[Job] Copy out all of the data exactly as it appears.

Start Data provided

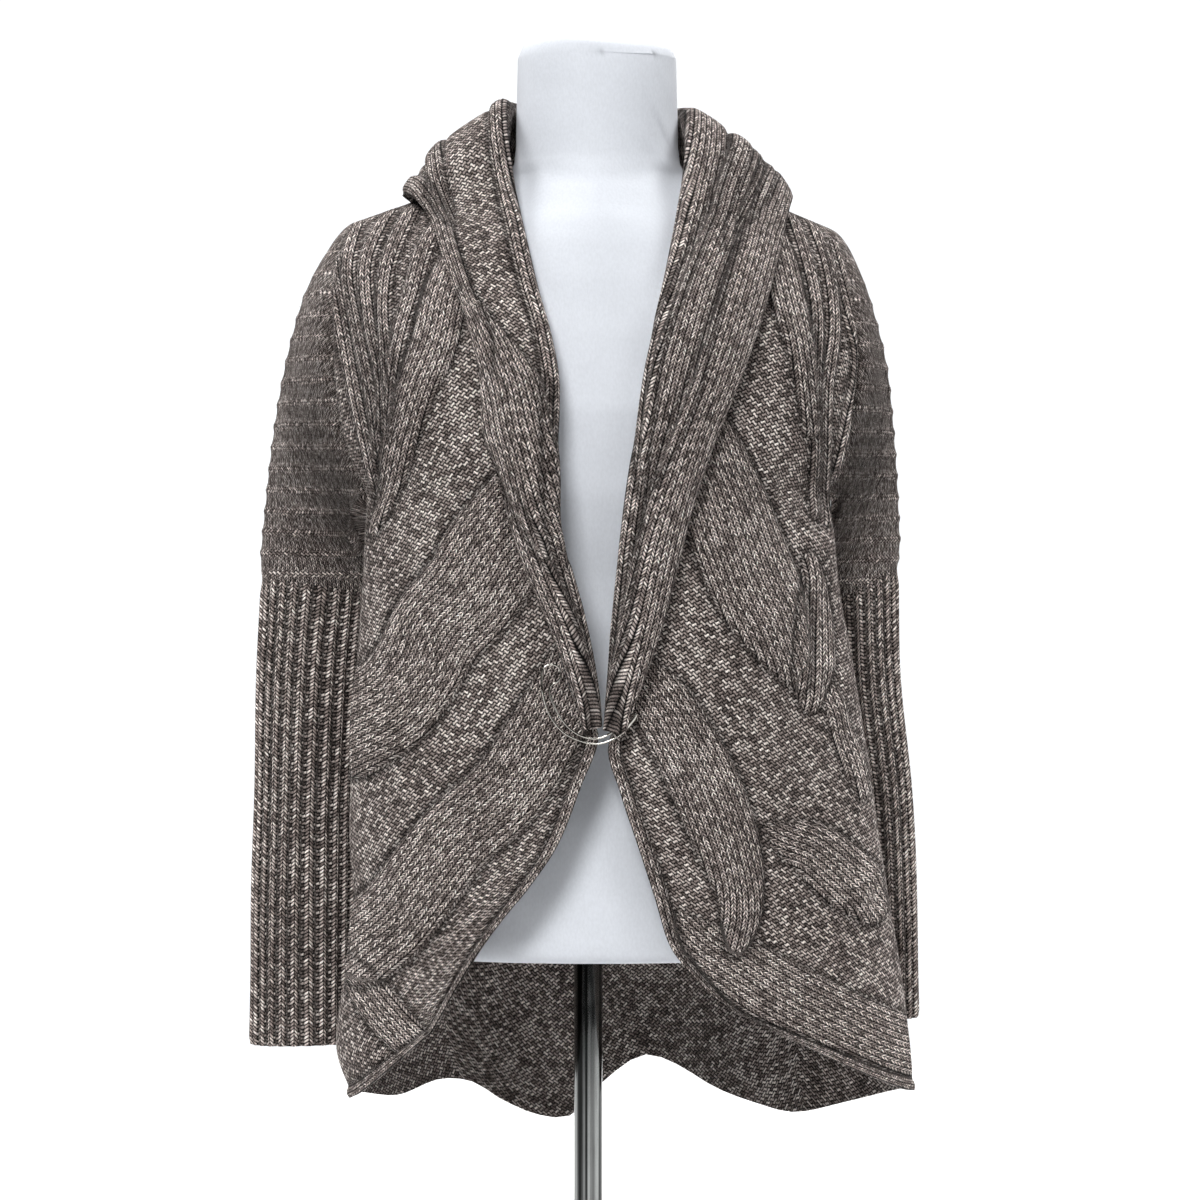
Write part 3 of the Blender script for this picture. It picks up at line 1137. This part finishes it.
def chrome_plate(name, color, dark):
    """Chrome-plated and polished steel: mirror-bright, with fine wipe marks and a
    faint haze of handling."""
    if name in bpy.data.materials:
        return bpy.data.materials[name]
    material, tree, shader = new_finish(name, Metallic=1.0)
    place = add_node(tree, "ShaderNodeTexCoord").outputs["Object"]
    long = add_node(tree, "ShaderNodeMapping", {"Vector": place, "Scale": (1.0, 1.0, 0.06)})
    # Wipe marks of about 0.5 mm across, drawn at 2 mm so that they show.
    wipe = add_node(tree, "ShaderNodeTexNoise", {"Vector": long.outputs[0],
                                                 "Scale": 500.0, "Detail": 3.0})
    haze = add_node(tree, "ShaderNodeTexNoise", {"Vector": place, "Scale": 30.0,
                                                 "Detail": 3.0})
    marks = add_node(tree, "ShaderNodeMath", {0: wipe.outputs[0], 1: haze.outputs[0]},
                     operation="MULTIPLY").outputs[0]
    rough = add_node(tree, "ShaderNodeMapRange", {"Value": marks, "From Min": 0.12,
                                                  "From Max": 0.42, "To Min": 0.05,
                                                  "To Max": 0.22}).outputs[0]
    tree.links.new(rough, shader.inputs["Roughness"])
    # Drawn lengthwise, the tube holds dark and bright lines some 3 mm apart.
    line = add_node(tree, "ShaderNodeMapping", {"Vector": place, "Scale": (1.0, 0.4, 0.004)})
    drawn = add_node(tree, "ShaderNodeTexNoise", {"Vector": line.outputs[0],
                                                  "Scale": 210.0, "Detail": 2.0})
    tint = add_node(tree, "ShaderNodeMapRange", {"Value": drawn.outputs[0],
                                                 "From Min": 0.42, "From Max": 0.6,
                                                 "To Min": dark, "To Max": 1.0}).outputs[0]
    shade = add_node(tree, "ShaderNodeVectorMath", {0: tuple(color), "Scale": tint},
                     operation="SCALE").outputs[0]
    tree.links.new(shade, shader.inputs["Base Color"])
    bump = add_node(tree, "ShaderNodeBump", {"Strength": 0.06, "Distance": 0.0002,
                                             "Height": wipe.outputs[0]})
    tree.links.new(bump.outputs[0], shader.inputs["Normal"])
    return material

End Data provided

[Expected output]
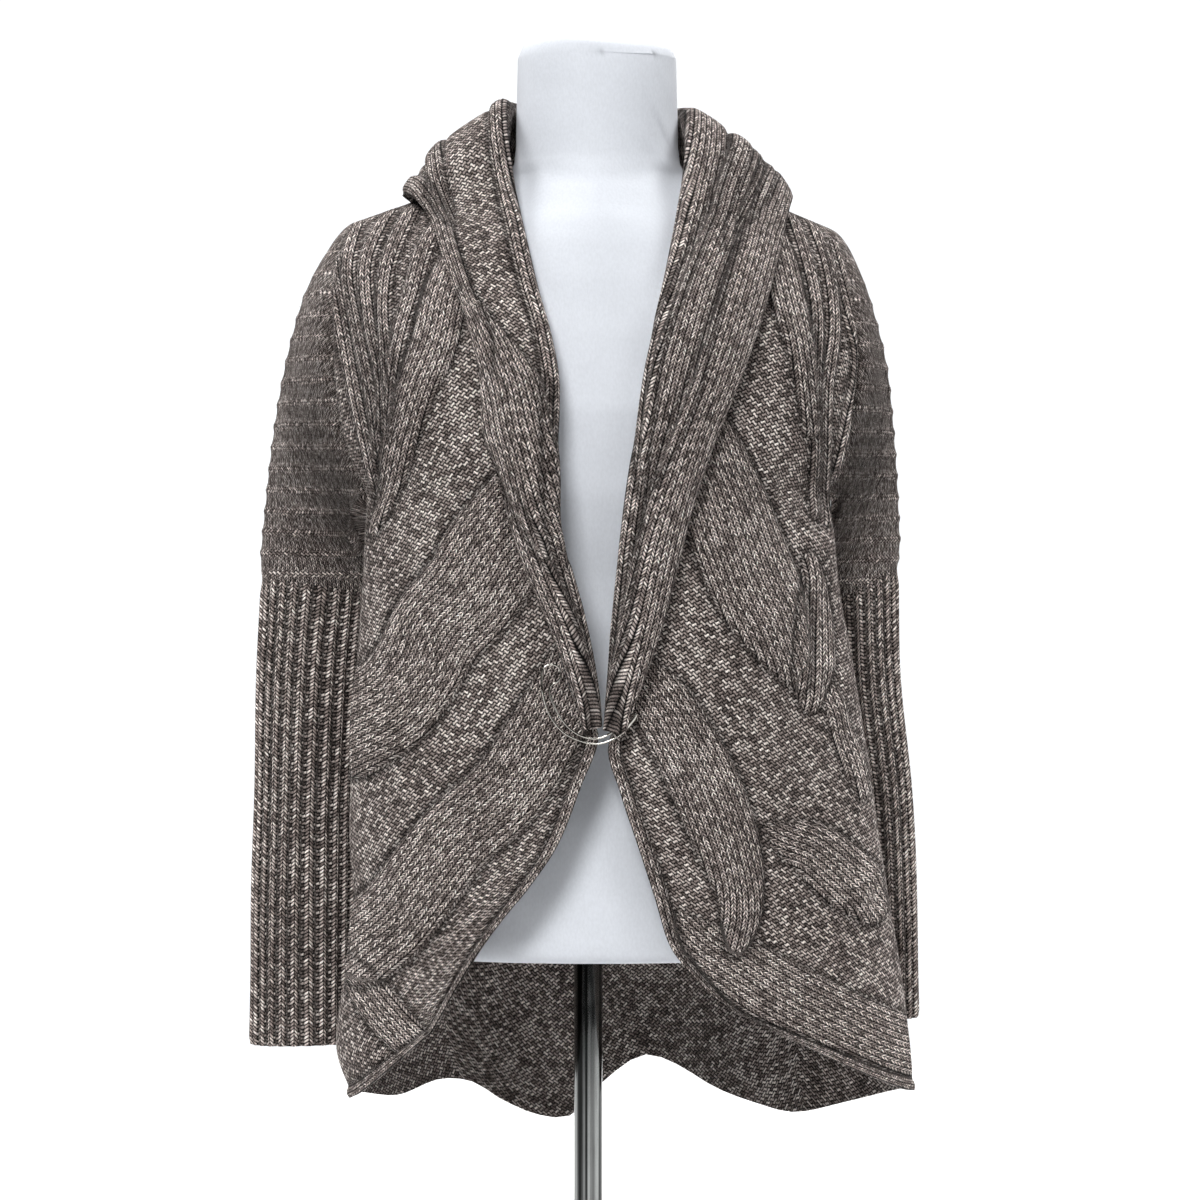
Write part 3 of the Blender script for this picture. It picks up at line 1137. This part finishes it.
def chrome_plate(name, color, dark):
    """Chrome-plated and polished steel: mirror-bright, with fine wipe marks and a
    faint haze of handling."""
    if name in bpy.data.materials:
        return bpy.data.materials[name]
    material, tree, shader = new_finish(name, Metallic=1.0)
    place = add_node(tree, "ShaderNodeTexCoord").outputs["Object"]
    long = add_node(tree, "ShaderNodeMapping", {"Vector": place, "Scale": (1.0, 1.0, 0.06)})
    # Wipe marks of about 0.5 mm across, drawn at 2 mm so that they show.
    wipe = add_node(tree, "ShaderNodeTexNoise", {"Vector": long.outputs[0],
                                                 "Scale": 500.0, "Detail": 3.0})
    haze = add_node(tree, "ShaderNodeTexNoise", {"Vector": place, "Scale": 30.0,
                                                 "Detail": 3.0})
    marks = add_node(tree, "ShaderNodeMath", {0: wipe.outputs[0], 1: haze.outputs[0]},
                     operation="MULTIPLY").outputs[0]
    rough = add_node(tree, "ShaderNodeMapRange", {"Value": marks, "From Min": 0.12,
                                                  "From Max": 0.42, "To Min": 0.05,
                                                  "To Max": 0.22}).outputs[0]
    tree.links.new(rough, shader.inputs["Roughness"])
    # Drawn lengthwise, the tube holds dark and bright lines some 3 mm apart.
    line = add_node(tree, "ShaderNodeMapping", {"Vector": place, "Scale": (1.0, 0.4, 0.004)})
    drawn = add_node(tree, "ShaderNodeTexNoise", {"Vector": line.outputs[0],
                                                  "Scale": 210.0, "Detail": 2.0})
    tint = add_node(tree, "ShaderNodeMapRange", {"Value": drawn.outputs[0],
                                                 "From Min": 0.42, "From Max": 0.6,
                                                 "To Min": dark, "To Max": 1.0}).outputs[0]
    shade = add_node(tree, "ShaderNodeVectorMath", {0: tuple(color), "Scale": tint},
                     operation="SCALE").outputs[0]
    tree.links.new(shade, shader.inputs["Base Color"])
    bump = add_node(tree, "ShaderNodeBump", {"Strength": 0.06, "Distance": 0.0002,
                                             "Height": wipe.outputs[0]})
    tree.links.new(bump.outputs[0], shader.inputs["Normal"])
    return material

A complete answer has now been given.